8. Running in the dark…it’s dark in the morning, its dark at night. Only on your Saturday morning runs may you see the sun.
9. Blinding headlights; you know what I’m talking about. Those passing cars’ lights will make it impossible to see anything. Isn’t the light supposed to help? See #5
10. Wind and windburn. Self-explanatory. Not fun for anyone.
11. Frozen hydration: Like to carry a water belt? Then I hope you like slushies, because I guarantee your Gatorade will be a popsicle by the end of the run.
12. “Frosty Thong”: Now, some of you may not know what this is…you obviously have not done a long run in the sub-freezing temps. Basically, in the winter when your butt is a “little bit” sweaty, that sweat will pool, & take the path of least resistance, freezing in a most conspicuous way- hence, the “frosty thong”.
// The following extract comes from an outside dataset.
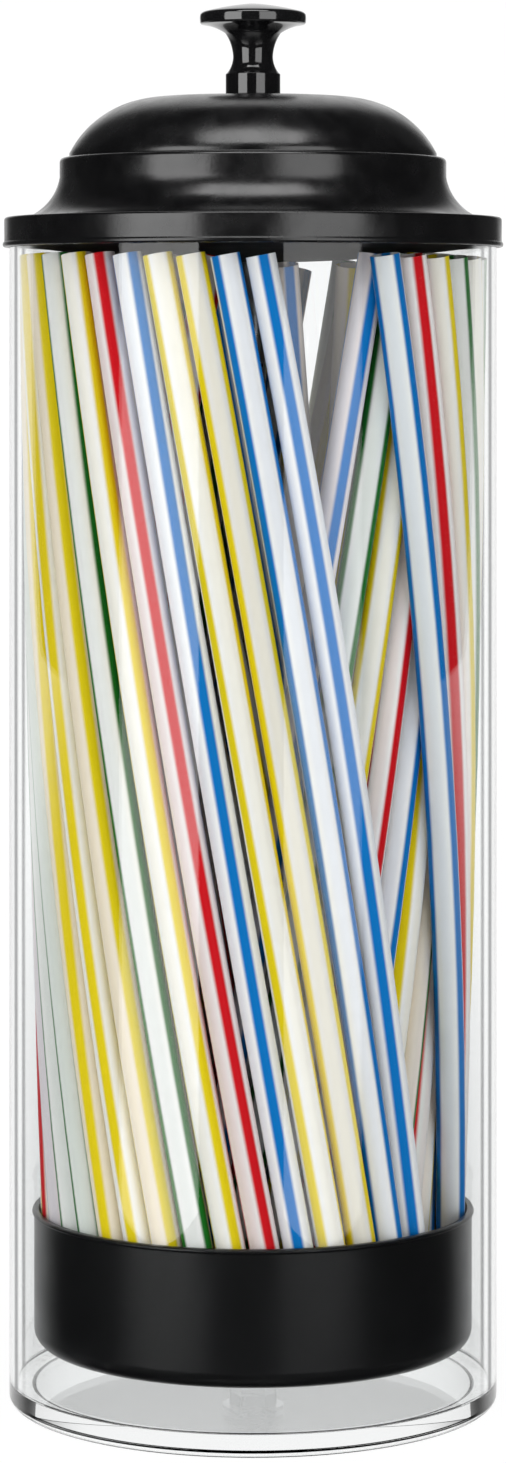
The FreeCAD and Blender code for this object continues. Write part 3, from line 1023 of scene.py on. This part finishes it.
@dataclass
class Straws:
    """The striped straws, each a copy of one hollow tube laid along its own line."""

    radius: float = 2.8 * MM
    wall: float = 0.2 * MM
    length: float = 214 * MM
    seat: float = 13.2 * MM
    bottom_r: float = 38.55 * MM
    top_r: float = 43.3 * MM
    ring_step: float = 5.8 * MM
    bow: float = 0.4 * MM
    inner_splay: float = 1.2 * MM
    lean_wave: float = 2.5
    lean_wave_step: float = 20.0
    sides: int = 24
    rings: int = 14
    seed: int = 7
    marks: int = 900

    def build(self) -> None:
        """Build one piece for each colour of the outer ring, and of the rings inside it."""
        master = self.master()
        random = np.random.default_rng(self.seed)
        made: dict[str, list[bpy.types.Object]] = {}
        for ring in self.layout():
            for first, letters in ring.bunches:
                for i, letter in enumerate(letters):
                    top = math.radians(first + i * ring.step)
                    lean = math.radians(self.lean_wave * math.sin(math.radians(i * self.lean_wave_step)))
                    centre = self.centreline(ring, top + math.radians(ring.twist) + lean / 2, top - lean / 2)
                    colour = next(c for c in StrawColour if c.letter == letter)
                    node = "straws_%s_%s" % (ring.node, colour.name.lower())
                    marks = random.integers(0, self.marks, 2) + 0.5
                    made.setdefault(node, []).append(self.copy(master, centre, marks))
        bpy.data.objects.remove(master)
        for node, straws in made.items():
            colour = next(c for c in StrawColour if node.endswith(c.name.lower()))
            piece = self.joined(straws, node + "_striped")
            dress(piece, colour.finish, Body.SPINDLE, colour.slot, node)

    def layout(self) -> list[StrawRing]:
        """Return the outer, middle and inner rings."""
        outer = StrawRing("outer", self.bottom_r, self.top_r, 53.0, 9.05,
                          ((34.6, "BRYGYGRBYRGBYG"), (172.9, "GYBGRYYRBGGYYYGYRBYYBB")), self.bow)
        middle = StrawRing("inner", self.bottom_r - self.ring_step, self.top_r - self.ring_step, -62.0, 11.0,
                           ((37.0, "BGYRBYGRYB"), (182.0, "YRGBYYGRBYGYRBYR")), self.bow)
        low = self.bottom_r - 2 * self.ring_step
        inner = StrawRing("inner", low, low + self.inner_splay, 115.0, 30.0, ((12.0, "BYGRYBGYRGYB"),), None)
        return [outer, middle, inner]

    def centreline(self, ring: StrawRing, bottom_angle: float, top_angle: float) -> Callable[[np.ndarray], tuple]:
        """Return a function that gives a straw's line.

        Args:
            ring: The straw's ring.
            bottom_angle: Where its low end stands, in radians.
            top_angle: Where its high end stands.

        Returns:
            A function from shares of the length to points, and to unit vectors along and across the straw.
        """
        low = np.array([math.sin(bottom_angle), -math.cos(bottom_angle), 0]) * ring.bottom_r
        high = np.array([math.sin(top_angle), -math.cos(top_angle), 0]) * ring.top_r
        across = high - low
        out = (low + high) / 2
        flat = float(np.linalg.norm(across))
        sag = 0.0 if ring.bow is None else (ring.bottom_r + ring.top_r) / 2 + ring.bow - float(np.linalg.norm(out))
        out /= np.linalg.norm(out)
        chord = self.length - 8 * sag ** 2 / (3 * self.length)
        low[2] = self.seat + self.radius * (flat + 4 * sag) / self.length
        step = across + np.array([0, 0, math.sqrt(chord ** 2 - flat ** 2)])
        side = np.cross(step, out)
        side /= np.linalg.norm(side)

        def line(shares: np.ndarray) -> tuple[np.ndarray, np.ndarray, np.ndarray]:
            """Return points, outward vectors and sideways vectors at shares of the length."""
            share = shares[:, None]
            points = low + step * share + out * sag * 4 * share * (1 - share)
            along = step + out * sag * 4 * (1 - 2 * share)
            along /= np.linalg.norm(along, axis=1, keepdims=True)
            outward = np.cross(side, along)
            return points, outward, np.broadcast_to(side, outward.shape)

        return line

    def master(self) -> bpy.types.Object:
        """Model the straight hollow straw that the others copy, standing on the origin."""
        deselect()
        bpy.ops.mesh.primitive_cylinder_add(vertices=self.sides, radius=self.radius, depth=self.length,
                                            end_fill_type="NOTHING", location=(0, 0, self.length / 2))
        piece = settle(bpy.context.object)
        bpy.ops.object.mode_set(mode="EDIT")
        bpy.ops.mesh.select_mode(type="EDGE")
        bpy.ops.mesh.select_all(action="DESELECT")
        mesh = bmesh.from_edit_mesh(piece.data)
        for edge in mesh.edges:
            edge.select_set(abs(edge.verts[0].co.z - edge.verts[1].co.z) > self.length / 2)
        bmesh.update_edit_mesh(piece.data)
        bpy.ops.mesh.subdivide(number_cuts=self.rings)
        bpy.ops.object.mode_set(mode="OBJECT")
        apply_modifier(piece, "SOLIDIFY", thickness=self.wall, offset=-1.0)
        choose(piece)
        bpy.ops.object.shade_smooth_by_angle(angle=SHARP_ANGLE)
        return piece

    def copy(self, master: bpy.types.Object, line: Callable, marks: np.ndarray) -> bpy.types.Object:
        """Copy the master straw and lay it along a line.

        Args:
            master: The straight straw.
            line: The function that gives the straw's line.
            marks: Two numbers that tell this straw from the others, each halfway between whole numbers.

        Returns:
            The laid straw.
        """
        mesh = master.data.copy()
        rest = np.zeros(len(mesh.vertices) * 3)
        mesh.vertices.foreach_get("co", rest)
        rest = rest.reshape(-1, 3)
        points, outward, sideways = line(rest[:, 2] / self.length)
        placed = points + outward * rest[:, :1] + sideways * rest[:, 1:2]
        mesh.vertices.foreach_set("co", placed.ravel())
        corners = np.zeros(len(mesh.loops), dtype=np.int32)
        mesh.loops.foreach_get("vertex_index", corners)
        around = mesh.uv_layers.active
        around.name = "along"
        uv = np.zeros(len(corners) * 2)
        around.data.foreach_get("uv", uv)
        uv[1::2] = rest[corners, 2] / self.length
        around.data.foreach_set("uv", uv)
        straw = mesh.uv_layers.new(name="straw", do_init=False)
        straw.data.foreach_set("uv", np.tile(marks, len(corners)))
        piece = bpy.data.objects.new("straw", mesh)
        bpy.context.scene.collection.objects.link(piece)
        return piece

    def joined(self, straws: list[bpy.types.Object], name: str) -> bpy.types.Object:
        """Join straws of one colour into one piece."""
        choose(straws[0])
        for straw in straws:
            straw.select_set(True)
        bpy.ops.object.join()
        piece = bpy.context.object
        piece.name = name
        piece.data.name = name
        return piece


@dataclass(frozen=True)
class Rays:
    """What kind of ray meets the studio. One of the first three signals is 1 and the others are 0.

    Attributes:
        straight: The ray comes from the camera, straight or through clear plastic.
        mirrored: A glossy surface has turned it.
        matt: A matt surface has turned it.
        sharp: 1 where the last surface was a perfect mirror or window, next to any of the three.
    """

    straight: Signal
    mirrored: Signal
    matt: Signal
    sharp: Signal

    @classmethod
    def on(cls, bench: Bench) -> "Rays":
        """Read the ray's kind on a bench."""
        matt = bench.ray("Diffuse Depth").ramp(*HALF_WAY)
        gloss = bench.ray("Glossy Depth").ramp(*HALF_WAY)
        return cls((1 - matt) * (1 - gloss), (1 - matt) * gloss, matt, bench.ray("Is Singular Ray"))


@dataclass(frozen=True)
class Backdrop(Finish):
    """White paper that shows as plain white and still holds a faint shadow of what stands on it.

    shadow_share of it is lit paper, and the rest is plain glow. Glossy surfaces see through it in front of the
    object, to the dark room and the softboxes' feet. Behind the object they see it white, from dark_until to
    white_from metres along Y, and satin ones see only the middle of that wall. From behind it can be seen through,
    so that the object can be looked at from all round.
    """

    name: str = "studio_white_paper"
    shadow_share: float = 0.12
    glow: float = 1.06
    colour: Colour = srgb(240, 240, 240)
    dark: float = 0.04
    dark_until: float = 0.0
    white_from: float = 0.7
    middle: float = 0.25
    side: float = 0.8

    def surface(self, bench: Bench) -> Signal:
        """Return the paper's shader."""
        rays = Rays.on(bench)
        place = bench.place()
        behind = bench.axis(place, "Y").ramp(self.dark_until, self.white_from)
        middle = abs(bench.axis(place, "X")).ramp(self.middle, self.side, 1.0, 0.0)
        lit = rays.sharp + (1 - rays.sharp) * middle
        paper = bench.node("ShaderNodeBsdfDiffuse", {}, {"Color": self.colour})
        glow = bench.node("ShaderNodeEmission", {}, {"Strength": self.glow})
        wall = bench.node("ShaderNodeEmission", {}, {"Strength": lit * (1 - self.dark) + self.dark})
        clear = bench.node("ShaderNodeBsdfTransparent", {}, {})
        share = rays.straight * (1 - self.shadow_share)
        seen = bench.mix(share, paper, glow)
        mirror = bench.mix(behind, clear, wall)
        front = bench.mix(rays.mirrored, seen, mirror)
        back = bench.node("ShaderNodeNewGeometry", {}, {}, "Backfacing")
        return bench.mix(back, front, clear)


@dataclass
class Studio:
    """The camera, two tall softboxes and one overhead, a dim room and a white paper sweep."""

    eye_distance: float = 844.8 * MM
    eye_height: float = 208.9 * MM
    lens: float = 105.4
    shift: float = -0.2697
    box_distance: float = 1.5
    box_foot: float = -0.27
    box_top: float = 1.3
    left_azimuth: float = -44.5
    left_width: float = 39.0
    left_radiance: float = 1.9
    right_azimuth: float = 32.5
    right_width: float = 37.0
    right_radiance: float = 1.3
    fill: float = 0.45
    room_gloss: float = 0.01
    dark_until: float = 0.5
    white_from: float = 0.85
    top_forward: float = 0.45
    top_height: float = 1.2
    top_tilt: float = math.radians(25)
    top_width: float = 0.9
    top_depth: float = 0.5
    top_radiance: float = 2.4
    sweep_back: float = 0.9
    sweep_front: float = 1.6
    sweep_half: float = 1.8
    sweep_height: float = 2.2
    sweep_bend: float = 0.6
    sweep_steps: int = 24

    def build(self) -> None:
        """Set up everything that isn't part of the object."""
        view = bpy.context.scene.view_settings
        view.view_transform = "Standard"
        self.camera()
        self.softbox("softbox_left", self.left_azimuth, self.left_width, self.left_radiance)
        self.softbox("softbox_right", self.right_azimuth, self.right_width, self.right_radiance)
        self.overhead()
        self.room()
        self.sweep()

    def camera(self) -> None:
        """Place the camera level in front of the object, with the picture shifted down to it."""
        bpy.ops.object.camera_add(location=(0, -self.eye_distance, self.eye_height),
                                  rotation=(math.pi / 2, 0, 0))
        camera = bpy.context.object
        camera.data.lens = self.lens
        camera.data.sensor_width = 36.0
        camera.data.shift_y = self.shift
        bpy.context.scene.camera = camera

    def softbox(self, name: str, azimuth: float, width: float, radiance: float) -> None:
        """Hang one tall softbox that faces the object.

        Args:
            name: The lamp's name.
            azimuth: Its middle, in degrees from the camera's side towards +X.
            width: The angle that it spans, in degrees.
            radiance: How bright its face is, where white paper is 1.
        """
        angle = math.radians(azimuth)
        wide = 2 * self.box_distance * math.tan(math.radians(width / 2))
        height = self.box_top - self.box_foot
        middle = (self.box_top + self.box_foot) / 2
        place = (self.box_distance * math.sin(angle), -self.box_distance * math.cos(angle), middle)
        bpy.ops.object.light_add(type="AREA", location=place, rotation=(math.pi / 2, 0, angle))
        lamp = bpy.context.object
        lamp.name = name
        lamp.data.shape = "RECTANGLE"
        lamp.data.size = wide
        lamp.data.size_y = height
        lamp.data.energy = radiance * math.pi * wide * height

    def overhead(self) -> None:
        """Hang the weak softbox above the front of the object, which draws the lid's edges and dome."""
        bpy.ops.object.light_add(type="AREA", location=(0, -self.top_forward, self.top_height),
                                 rotation=(self.top_tilt, 0, 0))
        lamp = bpy.context.object
        lamp.name = "softbox_overhead"
        lamp.data.shape = "RECTANGLE"
        lamp.data.size = self.top_width
        lamp.data.size_y = self.top_depth
        lamp.data.energy = self.top_radiance * math.pi * self.top_width * self.top_depth

    def room(self) -> None:
        """Light the room: white where it is looked at, dim where it is not, and white in polish only at the back."""
        world = bpy.data.worlds.new("studio_room")
        world.use_nodes = True
        bpy.context.scene.world = world
        bench = Bench(world.node_tree)
        rays = Rays.on(bench)
        heading = bench.node("ShaderNodeTexCoord", {}, {}, "Generated")
        behind = bench.axis(heading, "Y").ramp(self.dark_until, self.white_from) * rays.sharp
        mirrored = behind * (1 - self.room_gloss) + self.room_gloss
        strength = rays.straight + rays.mirrored * mirrored + rays.matt * self.fill
        light = bench.node("ShaderNodeBackground", {}, {"Color": srgb(255, 255, 255), "Strength": strength})
        bench.node("ShaderNodeOutputWorld", {}, {"Surface": light})

    def sweep(self) -> None:
        """Model the paper: a floor that bends up into a wall behind the object."""
        deselect()
        bpy.ops.mesh.primitive_plane_add(size=1, location=(0, (self.sweep_back - self.sweep_front) / 2, 0))
        piece = bpy.context.object
        piece.name = "paper_sweep"
        piece.scale = (2 * self.sweep_half, self.sweep_back + self.sweep_front, 1)
        settle(piece)
        bpy.ops.object.mode_set(mode="EDIT")
        bpy.ops.mesh.select_mode(type="EDGE")
        bpy.ops.mesh.select_all(action="DESELECT")
        mesh = bmesh.from_edit_mesh(piece.data)
        for edge in mesh.edges:
            edge.select_set(all(v.co.y > self.sweep_back - MM for v in edge.verts))
        bmesh.update_edit_mesh(piece.data)
        bpy.ops.mesh.spin(steps=self.sweep_steps, angle=-math.pi / 2, axis=(1, 0, 0),
                          center=(0, self.sweep_back, self.sweep_bend))
        bpy.ops.mesh.extrude_region_move(TRANSFORM_OT_translate={"value": (0, 0, self.sweep_height)})
        bpy.ops.object.mode_set(mode="OBJECT")
        bpy.ops.object.shade_smooth_by_angle(angle=SHARP_ANGLE)
        piece.data.materials.append(Backdrop().material())


def main() -> None:
    """Build the dispenser and the studio in order."""
    logging.basicConfig(level=logging.INFO, format="%(message)s")
    for assembly in (Jar(), Lid(), Knob(), Cup(), Straws(), Studio()):
        LOG.info("%s", type(assembly).__name__)
        assembly.build()


if __name__ == "__main__":
    main()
And LL- you ARE wrong. The Frozen ½ marathon (Securian Winter Run) held in St. Paul, MN has been cancelled and/or shortened multiple times due to the extreme temps. The cancellations are more for the safety of the volunteers at the water stops than for the runners, since the volunteers are just standing there. But alas…it does happen.
(here’s a pic from last year’s Frozen 1/2)
Despite all my complaints, there are some positives to winter running. And I have found that is very possible, even “enjoyable,” to run outside throughout the ENTIRE mid-western winter.
-Running on a beautiful, snowy Saturday morning- snow-capped trees, luscious snowflakes, rosy cheeks. Nothing better. “Snowflakes that stay on my nose and eyelashes!”
-Coming in from a cold winter run, taking a hot shower and changing into a cozy sweater, and having a hot toddy by the fire.
- Give your body extra time to warm up, and take it a little slower at the beginning of your run to allow your body to adjust to the cold temperatures.
- Staying hydrated is still important. Put warmed gatorade in your fuel belt..it will take longer to freeze!
- If possible, schedule your run for the warmest part of the day (in the sunshine!). Maybe try a lunch-time run?
- Be flexible, and use the treadmill when it’s too dangerous to run outside. It’s not worth risking a fall or hypothermia.
- Change out of wet clothes as soon as possible.
- Wear the right socks! Or, wear more than one pair!
- Choose running shoes with as little mesh as possible (perhaps try trail-running shoes, which are often a bit more water-resistant)
The best running temperatures are happening right now in the Midwest. This fall has proven to be a great time to be a runner. The cool temps, bright blue skies, and beautiful colored trees make running very enjoyable this time of year. It’s hard to think about the brutal winter to come. But it’s on its way, and we at “The Right Fits” plan to share our experiences, good and bad, as we run through the seasons in our respective cities!
So tell me runners, who has it worse? LL or Jess???